How much of the Riemann Hypothesis has been solved?

Solution 1:

The Riemann zeta function has two kinds of zeros, trivial zeroes (at the negative even integers, $-2$, $-4$, et c.) and the non-trivial zeroes. There are infinitely many non-trivial zeroes and all of them are known to lie in the strip having real parts between $0$ and $1$ (in detail, the strip $\{x + \mathrm{i}y \in \mathbb{C} \mid 0<x<1\}$). (That there are none on the line $x = 1$ (or further to the right) is the prime number theorem. That there are then none on the line $x=0$ follows from the functional equation for the zeta function.) The conjecture is that all the non-trivial zeroes lie on the critical line ($x = \frac{1}{2}$).

[F] showed that in fact, the strip can be narrowed slightly. For $|y| \geq 3$, any roots must have $x \in \left( \frac{1}{57.54 (\ln |y|)^{2/3} (\ln \ln |y|)^{1/3}}, 1-\frac{1}{57.54 (\ln |y|)^{2/3} (\ln \ln |y|)^{1/3}} \right)$.

[H] and [HL] showed that there are infinitely many zeroes on the critical line. [L] showed that one-third of the non-trivial zeroes are on the critical line. [C] improved this to two-fifths. [BL] showed that, [*] for any particular distance from the critical line, the proportion of zeroes that far away or farther decreases to zero as we allow an upper bound on $y$ to increase. (This is the general shape of these results. For some $Y>0$, we count roots in the finite strip $\{x+\mathrm{i}y \mid 0 < x < 1 \text{ and } -Y < y < Y\}$. Then look at what fraction of those are on the critical line or are far enough away from the critical line as we let $Y$ increase.)

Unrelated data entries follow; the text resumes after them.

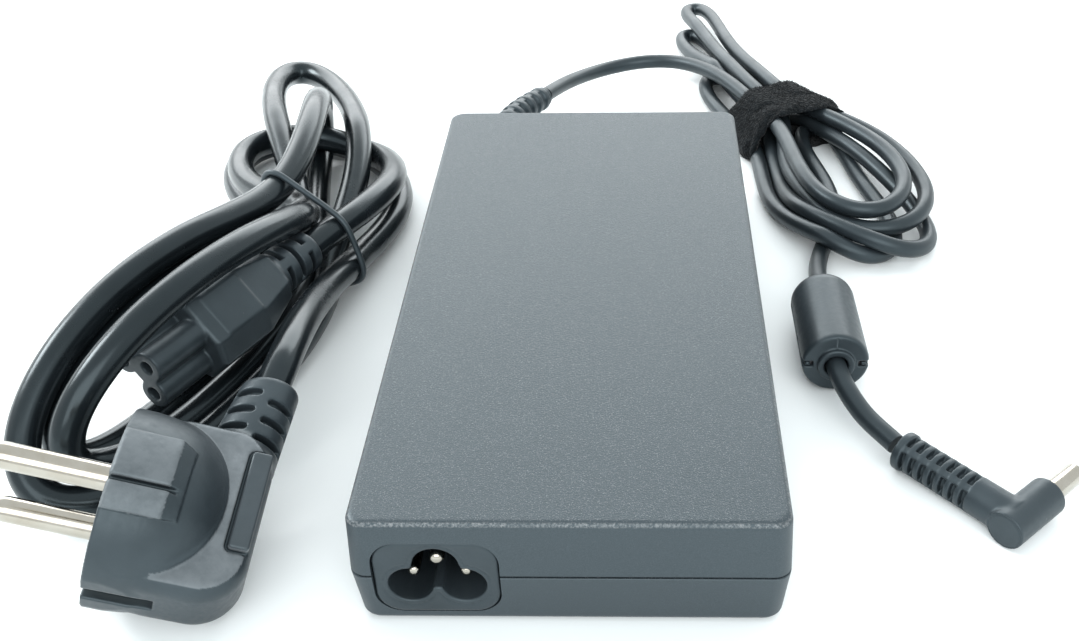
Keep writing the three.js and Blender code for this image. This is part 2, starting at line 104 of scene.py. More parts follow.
# ---- cord routes, listed
MAINS_CORD = 7.0
DC_CORD = 4.4
MAINS_ROUTE = [
    # connector boot, then the wide upper loop
    (-65.4, 18.8, 18.2), (-62.4, 25, 18.2), (-57.4, 36, 17.4), (-53, 48, 16), (-51.6, 60, 14.6), (-54.5, 72.5, 13),
    (-63, 84.5, 11), (-76, 92, 10.6), (-88, 95, 11.4), (-96.5, 90.5, 12.5), (-99, 78, 12.5), (-95.5, 65, 12.5),
    (-89, 54, 12.5), (-80, 44.5, 13),
    # inner lower loop, over the connector and back along the table
    (-72, 37, 15.5), (-67.6, 30.5, 20.5), (-69.3, 18.5, 26), (-73, 5, 30), (-77.5, -9, 32.3), (-82, -23, 33),
    (-87.8, -34, 31.5), (-94, -42, 27), (-98.5, -46.5, 21.5), (-101.8, -48.8, 15), (-102.5, -50.5, 9),
    (-99.5, -51.5, 4.8), (-94, -48.5, 3.5), (-87, -34, 3.5), (-80, -19, 3.5), (-74, -3, 3.5), (-70, 12, 3.6),
    (-69.2, 25, 4.5), (-71.2, 39, 6.4),
    # short upper loop that stands on its side
    (-73, 52, 6.2), (-76.5, 68, 5.8), (-79.5, 83, 6), (-81.5, 93, 8), (-81, 98, 15), (-78, 94, 23), (-75.4, 84, 27.6),
    (-73.6, 70, 29.2), (-72.6, 56.5, 29), (-72.8, 43.5, 27),
    # outer lower loop
    (-75.6, 30.5, 26), (-81, 18, 27.4), (-87, 5, 29.2), (-92.6, -8, 30.2), (-98.5, -21, 29), (-104, -31, 25),
    (-108, -38.5, 20), (-111.3, -44, 13.5), (-112, -49, 7.8), (-108.5, -53.5, 4.2), (-101, -56, 3.5), (-91, -49, 3.5),
    (-80, -33, 3.5), (-72.3, -17, 3.5), (-67.2, 0, 3.5), (-64.8, 15, 4), (-65.2, 30, 6),
    # tall upper loop
    (-63.6, 45, 9.4), (-62, 57, 11), (-62.4, 69, 12), (-65.6, 84, 13), (-71, 99, 13.6), (-78.8, 115.5, 14),
    (-87.3, 129.5, 14.5), (-95.3, 131, 15), (-97.8, 119, 15.5), (-93, 100, 16), (-87.5, 82, 16), (-82, 65, 15),
    (-75, 48.5, 13),
    # lower loop between the other two
    (-74.8, 31, 16.5), (-80, 14, 22), (-87.5, -2, 24.5), (-94.5, -15, 24), (-101, -26, 20), (-106.5, -35, 13),
    (-108, -43, 6.5), (-104, -47, 3.6), (-97, -39, 3.5), (-90.5, -24, 3.5), (-84, -8, 3.5), (-78.5, 8, 3.5),
    (-76, 22, 4.5), (-79, 40, 6.4),
    # second wide upper loop, on the table
    (-89, 55, 5), (-97.5, 67, 4.2), (-103.5, 81, 4), (-104, 94, 4), (-97, 102, 4), (-84, 102, 4), (-70, 96, 4),
    (-60, 85, 4), (-53, 72, 4.4), (-50.8, 58.5, 5), (-54, 45, 5.8),
    # lead to the plug
    (-59.2, 31, 6.8), (-61.6, 19, 9.2), (-61.6, 7, 12.2), (-60.4, -4, 16.5), (-59.4, -15, 20.2), (-59.4, -26, 21.9),
    (-60.6, -36.2, 20),
]
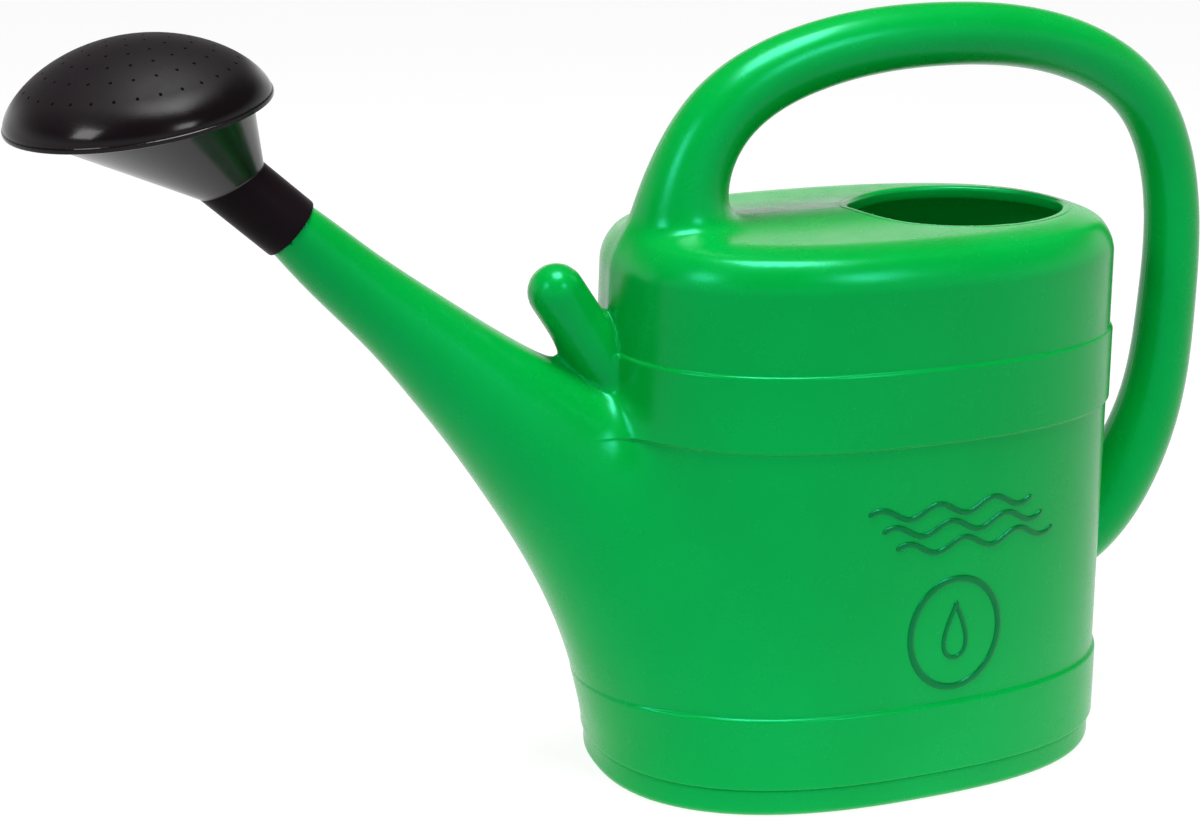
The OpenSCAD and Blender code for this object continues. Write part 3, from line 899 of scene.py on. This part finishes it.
loop_normals = dome_normals(face.data)
face.data.polygons.foreach_set("use_smooth", [True] * len(face.data.polygons))
face.data.normals_split_custom_set(loop_normals.tolist())

frame["nodes"]["spout_tip"].data.materials.clear()
frame["nodes"]["spout_tip"].data.materials.append(green)


# ---------------------------------------------------------------- camera, floor and light
TARGET = np.array([-143.0, 0, 208.7])
AZ, EL, DIST = math.radians(-19.93), math.radians(16.93), 1136.3
SENSOR, LENS = 36, 64.5
back = np.array([math.sin(AZ) * math.cos(EL), -math.cos(AZ) * math.cos(EL), math.sin(EL)])
right = np.array([math.cos(AZ), math.sin(AZ), 0])
up = np.cross(back, right)

camera_data = bpy.data.cameras.new("camera")
camera = bpy.data.objects.new("camera", camera_data)
bpy.context.scene.collection.objects.link(camera)
camera.location = Vector((TARGET + back * DIST) * MM)
camera.rotation_mode = "QUATERNION"
camera.rotation_quaternion = Vector(-back).to_track_quat("-Z", "Y")
camera_data.sensor_width, camera_data.lens = SENSOR, LENS
camera_data.clip_start, camera_data.clip_end = 0.02, 100
bpy.context.scene.camera = camera

FLOOR_R, FLOOR_Z, FLOOR_SIDES = 14, -0.0002, 64  # in metres
floor_mesh = bpy.data.meshes.new("floor")
floor_edge = [(FLOOR_R * math.cos(a), FLOOR_R * math.sin(a), FLOOR_Z)
              for a in np.linspace(0, 2 * math.pi, FLOOR_SIDES + 1)[:-1]]
floor_mesh.from_pydata(floor_edge, [], [list(range(FLOOR_SIDES))])
floor = bpy.data.objects.new("floor", floor_mesh)
bpy.context.scene.collection.objects.link(floor)
floor_material, floor_tree, floor_bsdf = new_material("floor_white")
floor_where = node(floor_tree, "ShaderNodeTexCoord").outputs["Object"]
floor_colour = mix_colour(floor_tree, noise(floor_tree, floor_where, 3, 2),
                          (0.17, 0.17, 0.17, 1), (0.19, 0.19, 0.19, 1))
floor_tree.links.new(floor_colour, floor_bsdf.inputs["Base Color"])
floor_bsdf.inputs["Roughness"].default_value = 0.9
floor_bsdf.inputs["Specular IOR Level"].default_value = 0.1
floor_bsdf.inputs["Emission Color"].default_value = (1, 1, 1, 1)
# the floor looks evenly white, but lights the can only from close by
from_middle = node(floor_tree, "ShaderNodeVectorMath", operation="LENGTH")
floor_tree.links.new(floor_where, from_middle.inputs[0])
pool = remap(floor_tree, from_middle.outputs["Value"], 0.28, 0.70, 1.3, 0.0)
ray = node(floor_tree, "ShaderNodeLightPath")
glow_mix = node(floor_tree, "ShaderNodeMix", data_type="FLOAT")
floor_tree.links.new(ray.outputs["Is Diffuse Ray"], glow_mix.inputs["Factor"])
glow_mix.inputs["A"].default_value = 0.90
floor_tree.links.new(pool, glow_mix.inputs["B"])
floor_tree.links.new(glow_mix.outputs["Result"], floor_bsdf.inputs["Emission Strength"])
floor_mesh.materials.append(floor_material)


LIT = np.array([-0.05, 0, 0.2])  # the point that the lights surround, in metres
LIGHT_AWAY = 2.2


def softbox(name, direction, size, power):
    """A square light that faces the can from a direction."""
    data = bpy.data.lights.new(name, "AREA")
    data.shape, data.size, data.energy = "SQUARE", size, power
    light = bpy.data.objects.new(name, data)
    bpy.context.scene.collection.objects.link(light)
    d = np.array(direction) / np.linalg.norm(direction)
    light.location = Vector(d * LIGHT_AWAY + LIT)
    light.rotation_mode = "QUATERNION"
    light.rotation_quaternion = Vector(-d).to_track_quat("-Z", "Y")


softbox("light_top", 0.02 * right + 0.91 * up + 0.41 * back, 1.0, 62)
softbox("light_left", -0.62 * right + 0.37 * up + 0.69 * back, 0.55, 11)
softbox("light_right", 0.49 * right + 0.38 * up + 0.79 * back, 0.55, 11)

world = bpy.data.worlds.new("studio")
bpy.context.scene.world = world
world.use_nodes = True
sky_tree = world.node_tree
sky = node(sky_tree, "ShaderNodeTexCoord").outputs["Generated"]
sky_split = node(sky_tree, "ShaderNodeSeparateXYZ")
sky_tree.links.new(sky, sky_split.inputs["Vector"])
# white near the horizon, dim overhead
glow = remap(sky_tree, sky_split.outputs["Z"], 0.21, 0.46, 1.0, 0.08)
sky_tree.links.new(glow, sky_tree.nodes["Background"].inputs["Strength"])
sky_tree.nodes["Background"].inputs["Color"].default_value = (1, 1, 1, 1)
bpy.context.scene.view_settings.view_transform = "Standard"
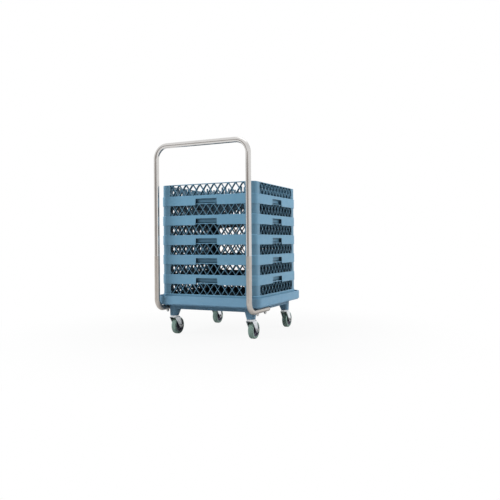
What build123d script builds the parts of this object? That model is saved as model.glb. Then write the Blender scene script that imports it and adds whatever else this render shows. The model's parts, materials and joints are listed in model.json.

Around 1859, Riemann calculated the location of the first few zeroes, determining that they were on the critical line. This work was not published, but used the Riemann-Siegel formula found on scratch paper in his collected works and published in [S] (1932). In 1986, van de Lune, te Riele, and Winter somewhat famously found the 1.5 billion zeroes of least positive imaginary part were all on the critical line. This has been extended by [GD] (2004) to the first 10 trillion such zeroes.

No non-trivial zero is known in closed form. (It seems rather unlikely that any zero will have a closed form.)

[*] The first version of this line read "for any particular distance from the critical line, only finitely many zeroes are that far away or farther from the line." This isn't quite correct. There could still be infinitely many such zeroes, for instance the $2^\text{nd}$, $(2^2)^\text{th}$, $(2^3)^\text{th}$, and so on roots are an infinite set of roots whose proportion of the total number of roots decreases to zero.

[BL] Bohr, H.; Landau, E., "Ein Satz über Dirichletsche Reihen mit Anwendung auf die ζ-Funktion und die L-Funktionen", Rendiconti del Circolo Matematico di Palermo, 37 (1): 269–272, 1914.

[C] Conrey, J. B., "More than two fifths of the zeros of the Riemann zeta function are on the critical line", J. Reine angew. Math., 399: 1–16, 1989.

[F] Ford, K., "Vinogradov's integral and bounds for the Riemann zeta function". Proc. London Math. Soc. 85 (3): 565–633, 2002.

[GD] Gourdon, Xavier, "The $10^{13}$ first zeros of the Riemann Zeta function, and zeros computation at very large height", self-published, 2004. See also Computation of zeros of the Zeta function

[H] Hardy, G. H., "Sur les Zéros de la Fonction ζ(s) de Riemann", C. R. Acad. Sci. Paris, 158: 1012–1014, 1914.

[HL] Hardy, G. H.; Littlewood, J. E., "The zeros of Riemann's zeta-function on the critical line", Math. Z., 10 (3–4): 283–317, 1921.

[L] Levinson, N., "More than one-third of the zeros of Riemann's zeta function are on σ = 1/2", Adv. Math., 13 (4): 383–436, 1974.

[S] Siegel, C. L., "Über Riemanns Nachlaß zur analytischen Zahlentheorie", Quellen Studien zur Geschichte der Math. Astron. und Phys. Abt. B: Studien 2: 45–80, 1932.